By the way: an edge-case, or a broad one?

I played this little game:

Install some operators
Monitor memory consumption and ingress traffic on these operators
Create many config maps and secrets
Rinse and repeat

Of about ~60 random operators tested, picked up from operator hub, 13 showed a memory increase, and traffic spike to the API server, correlated with the unrelated resources that I created. This is far from negligible. (I'm contacting the authors to let them know - no intent to shame of course, it's so easy to get trapped). You can also play this little game yourself, with the operators that you're using. Of course, there is a small chance that this is done on purpose, ie. some operators may actually need to watch all config maps or secrets in the cluster for their normal operation, but I bet this would be a very small minority, if any.

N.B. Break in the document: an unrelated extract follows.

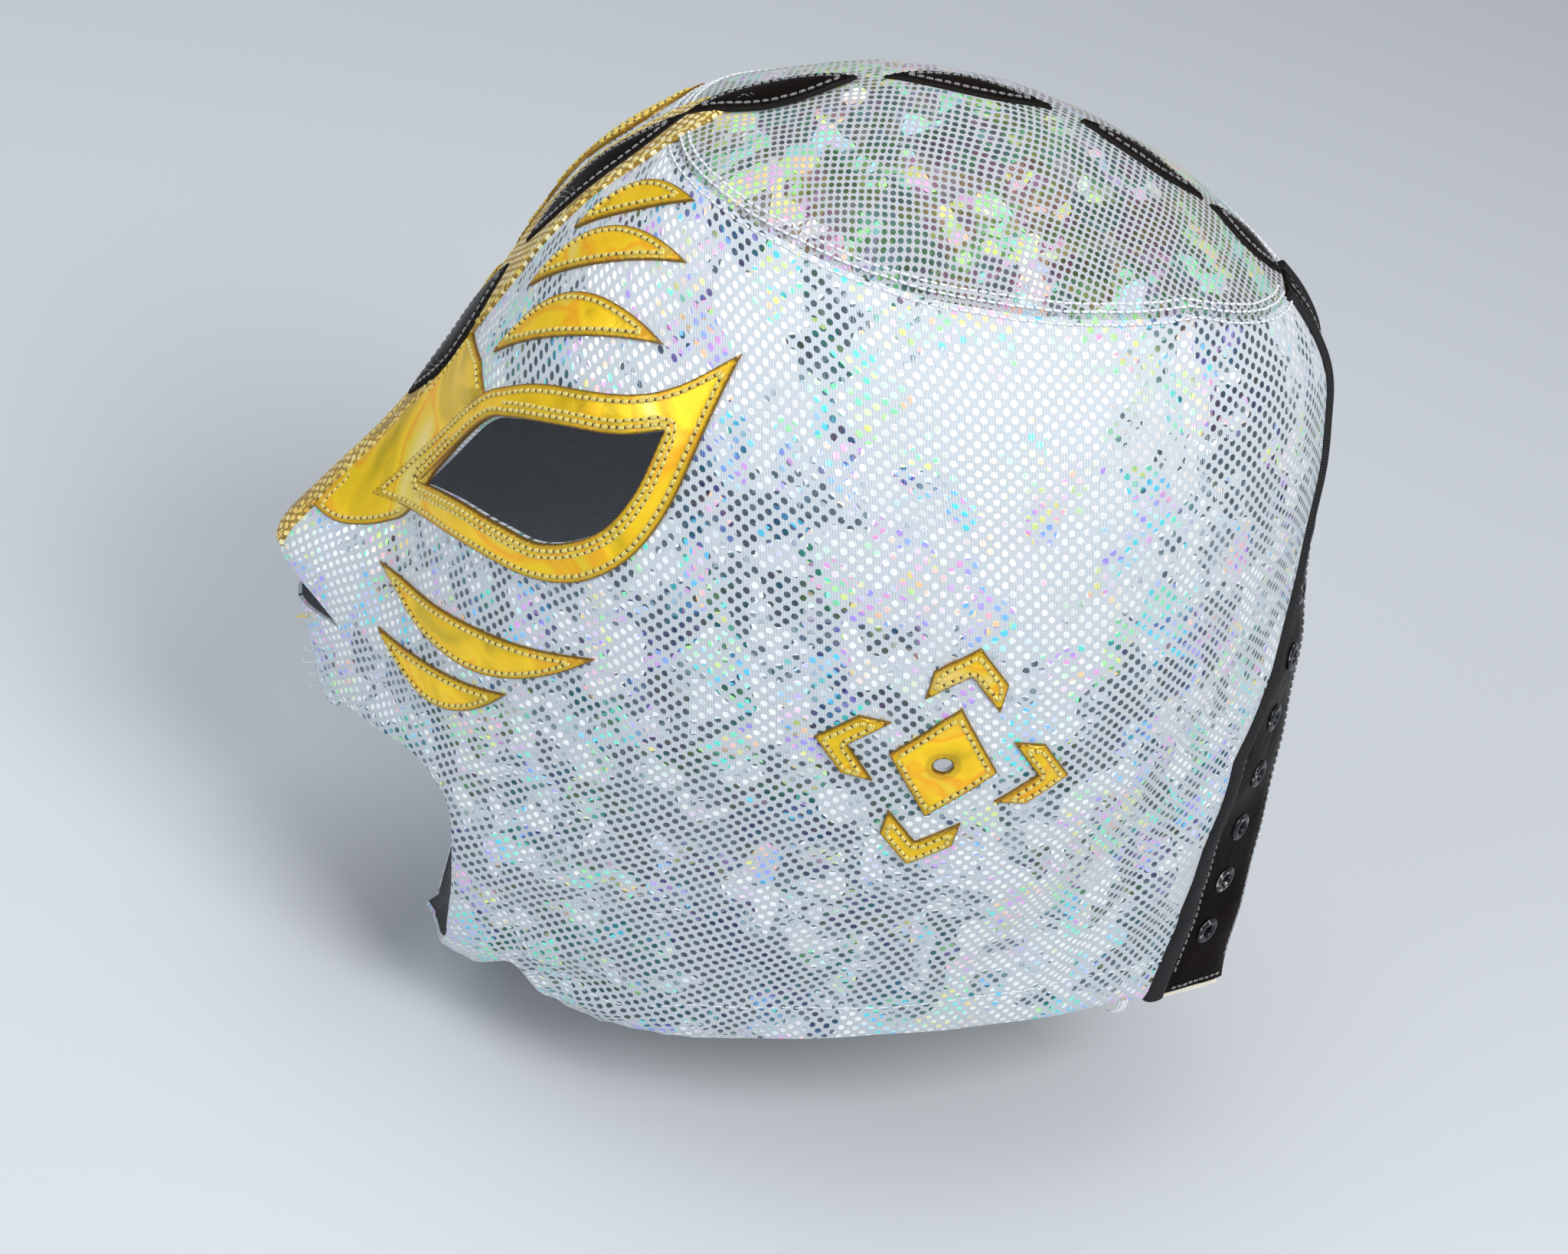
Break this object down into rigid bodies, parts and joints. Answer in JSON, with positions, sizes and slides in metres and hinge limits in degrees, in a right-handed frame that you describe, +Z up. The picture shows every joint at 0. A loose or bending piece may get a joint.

To create many config maps and secrets, simply run:

kubectl create namespace test
for i in {0..200}; do kubectl create cm test-cm-$i -n test --from-file=./large_file ; done
for i in {0..200}; do kubectl create secret generic test-secret-$i -n test --from-file=key=./large_file ; done

Where large_file is a local file of ~ 500KB (for instance).

An operator is considered tested positive if the memory metric increases, and the network shows a spike during the operation, or tested negative if these metrics stay flat.

Here we see the tested operator reacting to unrelated ConfigMap creation, with memory increasing from 72MB to 350MB, and receive bandwidth showing spikes above 1MBps downloads.

I did not dig deep enough to check if, for each operator tested positive, a simple cache config would be sufficient or not. For sure, some of them don't need more than that.

This blog is my small contribution to help raise awareness of the waste of resources still often seen in the software industry.